LT GEN PC NAIR: Yeah, 1.2, 1.3 million thereabouts. And these are the people who have largely come in after 2017. While these people have come. But you still have close to 6 lakh Rohingyas in Rakhine State. And traditionally the Rohingyas have never been accepted as citizens in Myanmar. In fact, there is also Citizenship act which was passed in sometimes in 1982 in Myanmar, whereby they were in some way ostracized, having no citizenship and they’re.

SMITA PRAKASH: Minority even in Rakhine State.

LT GEN PC NAIR: I’ll give you the demographics of that Rakhine is again a mixed composition.
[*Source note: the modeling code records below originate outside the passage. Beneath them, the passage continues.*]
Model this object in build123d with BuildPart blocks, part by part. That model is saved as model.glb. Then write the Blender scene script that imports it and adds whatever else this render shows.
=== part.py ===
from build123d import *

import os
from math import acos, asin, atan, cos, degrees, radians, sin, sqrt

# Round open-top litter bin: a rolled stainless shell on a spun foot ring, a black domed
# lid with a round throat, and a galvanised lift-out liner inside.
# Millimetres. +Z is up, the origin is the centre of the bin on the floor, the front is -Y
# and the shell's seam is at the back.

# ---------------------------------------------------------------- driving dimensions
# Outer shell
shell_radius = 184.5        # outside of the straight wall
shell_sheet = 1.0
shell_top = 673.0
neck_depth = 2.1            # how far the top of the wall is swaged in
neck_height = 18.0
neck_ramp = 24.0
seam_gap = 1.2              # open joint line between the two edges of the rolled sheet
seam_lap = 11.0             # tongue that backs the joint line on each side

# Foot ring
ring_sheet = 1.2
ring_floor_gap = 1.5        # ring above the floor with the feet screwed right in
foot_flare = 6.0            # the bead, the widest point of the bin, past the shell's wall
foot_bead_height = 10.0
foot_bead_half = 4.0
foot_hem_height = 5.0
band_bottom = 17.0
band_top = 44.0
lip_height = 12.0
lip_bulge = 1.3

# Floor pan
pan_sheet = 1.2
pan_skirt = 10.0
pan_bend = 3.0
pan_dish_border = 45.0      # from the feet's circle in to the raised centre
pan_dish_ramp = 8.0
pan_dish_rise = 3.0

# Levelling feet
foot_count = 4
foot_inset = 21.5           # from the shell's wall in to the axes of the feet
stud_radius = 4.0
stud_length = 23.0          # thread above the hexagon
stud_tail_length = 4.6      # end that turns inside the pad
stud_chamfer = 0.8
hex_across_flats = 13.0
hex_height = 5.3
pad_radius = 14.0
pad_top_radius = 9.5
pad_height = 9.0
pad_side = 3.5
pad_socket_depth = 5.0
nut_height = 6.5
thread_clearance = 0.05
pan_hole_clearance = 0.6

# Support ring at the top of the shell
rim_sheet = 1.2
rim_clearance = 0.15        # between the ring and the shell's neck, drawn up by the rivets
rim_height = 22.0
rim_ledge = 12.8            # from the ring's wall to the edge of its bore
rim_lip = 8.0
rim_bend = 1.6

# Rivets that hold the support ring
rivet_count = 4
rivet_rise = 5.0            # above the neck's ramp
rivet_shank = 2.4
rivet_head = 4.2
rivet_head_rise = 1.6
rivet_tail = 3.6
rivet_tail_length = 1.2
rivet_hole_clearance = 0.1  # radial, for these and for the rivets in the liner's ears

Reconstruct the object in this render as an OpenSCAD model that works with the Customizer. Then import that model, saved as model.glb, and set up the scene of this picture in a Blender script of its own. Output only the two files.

It has largely the Buddhists who are about 86%. Then you have the. Sorry, 76%, not 86%, about 21, 22% are the Rohingyas, the Muslims, whereas the other Arakanis are Buddhists. And then of course there are some Christians about 2% and others. So the atrocities, so called atrocities that have happened have always been against the Rohingyas, the Muslims.

If I can just take a minute and go back a little more in time they came. How the word Rohingya came, comes, evolves, is from an Arab word, rehem, a mercy. So somewhere in 1752 there was a ship load of Arabs would come here. It got shipwrecked and the local king there gave them succor, aid, help. And that’s how Rahim, so from Rahim that word then became Rahings and then Rohingyas. And gradually also some people from Bangladesh migrated here. They got mixed Muslims, which is why in Rakhine, in Myanmar, they call them Bengalis. When they address Rohingyas, they give a blanket term, Bengalis, which means you don’t belong here. So that is the whole problem now in Rakhine State.

The Arakan Army and Military Control

Again, if you look, what is happening is this fight that is there between Myanmar army Tamadao and the Arakan army.